The new law opens for the position of a data regulator called commissioner, who will look at data and its handlers simply called processors. It allows for entities to appoint a single data protection officer provided that the officer is accessible by each entity.

The office of the data commissioner will be empowered to drive very clear policies and regulations in terms of how data is governed and protected within the context of Kenya and helping to classify the importance of data.

“The Data Commissioner may carry out periodical audits of the processes and systems of the data controllers or data processors to ensure compliance with the Act,” Nyamu avers. “The law further allows data controllers and data processors to appoint a data protection officer who may be a staff member whose role includes advising on compliance with the Act.”

Processing of data is thereby prohibited unless under set conditions laid out in the Act, including the obtainment of the consent of the person whose data is processed are fulfilled. In addition, the processing of sensitive personal data is prohibited except for the stipulated permitted grounds. Further, personal data relating to the health of a person may only be processed by or under the responsibility of a health-care provider; or by a person subject to the obligation of professional secrecy under any law.

The Act outlines the principles of data protection which are modelled on the principles set out in the EU General Data Protection Regulation. It further stipulates the rights of persons whose data is collected, including the right to:

  • be informed of the use to which their personal data is to be put
  • access personal data in custody of a data controller or data processor
  • correction of false or misleading data and deletion of false or misleading data about data owners.

“It is a very significant milestone and we are very excited about it. We however urge the stakeholders to fast track the process of the office of the data commissioner set up and the guidelines to finally have a full framework of data governance in the country.” Robert Nyamu.

The Act also outlines the conditions for the transfer of personal data outside of Kenya and stipulates that a person data shall not be used for  commercial purposes, unless with obtainment of consent from the person whose data is to be used.

Before the bill was proposed and later signed into law, as Nyamu recounts, Kenyans used tads and pieces of legislations sitting with individual regulation bodies for example the insurance and banking industries drew references from Acts that contemplated how data could be treated and used guidance notes from Central Bank of Kenya and Insurance Regulatory Authority.

“The data commissioner as shall be appointed, must have the experience and gravitas in handling governance matters because this is a critical role to ensure that no more data abuse is perpetrated. Idea contribution from the stakeholders as to what they’d like to see in the guidelines is vital,” he adds.

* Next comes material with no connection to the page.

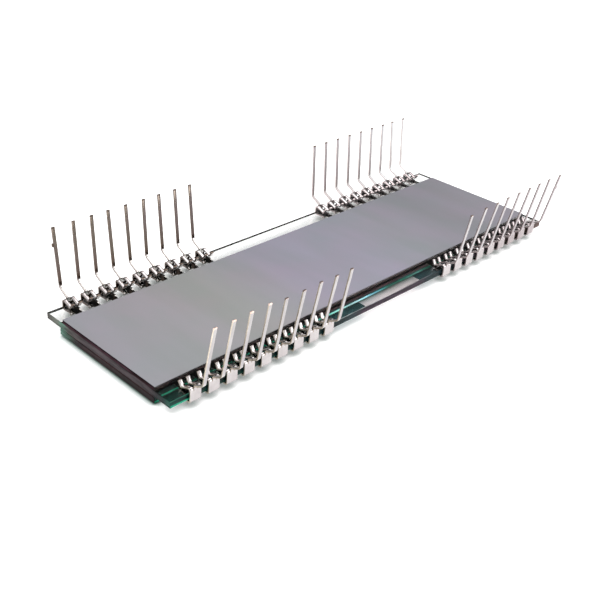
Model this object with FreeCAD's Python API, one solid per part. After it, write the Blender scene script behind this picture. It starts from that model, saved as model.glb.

Implications of the new law

The new law sums up the pieces as the apex regulator for data and its handling; it is a comprehensively rich and well structured law, similar to the General Data Protection Regulation in Europe and POPI act in South Africa.

“Companies that operate regionally may have to adopt to the Kenyan law as it is the most superior regionally so as to avoid potential fines in the future. So to ideally bring all the subsidiary companies to comply with the standards of the new law,” he adds.

This law will address the abuses of privilege around handling of data. Formerly and without this law, data handling was a free for all where there was not a clear policy and/ or regulatory direction about whether someone could handle, sell, move someone else’s data without their consent or not. Companies mined, manipulated and basically processed data in malicious ways usually without data owners consent but could not be apprehended for lack of a proper stipulation about the same.

Such culprits went scot free for arguing there was no law inhibiting such illegal processing of data then and law cannot be applied retrospectively, but now since there is a law, such violations shall be punishable as spelt in the law.

“Going forward, anyone that handles data against the provisions of the Act- abuses of data in collection, processing, handling and sharing- shall be held liable.” Robert Nyamu. “The impact of this Act is that persons who collect, control, manage and store data will need to review their terms and conditions and operations to avoid the risks of non-compliance.”

If the guidelines are spelled out in the right way, it will attract a lot of big investors and big technology giants.

In terms of implementation cost, Nyamu is uncertain about the exact figures for spending but advises the Kenyan taxpayers to brace for a spend towards the same. is difficult to put an estimate we need to first draw up an organogram of what the office will be structured like.

“The commissioner, he notes, must appoint few other people to work with, whose recruitment can commence at a more granular level. Once the act is operationalized, data collection and analysis teams will  deploy technology to ensure successful operations, concludes Nyamu, adding; “The full operationalization of this act may take two to three years.”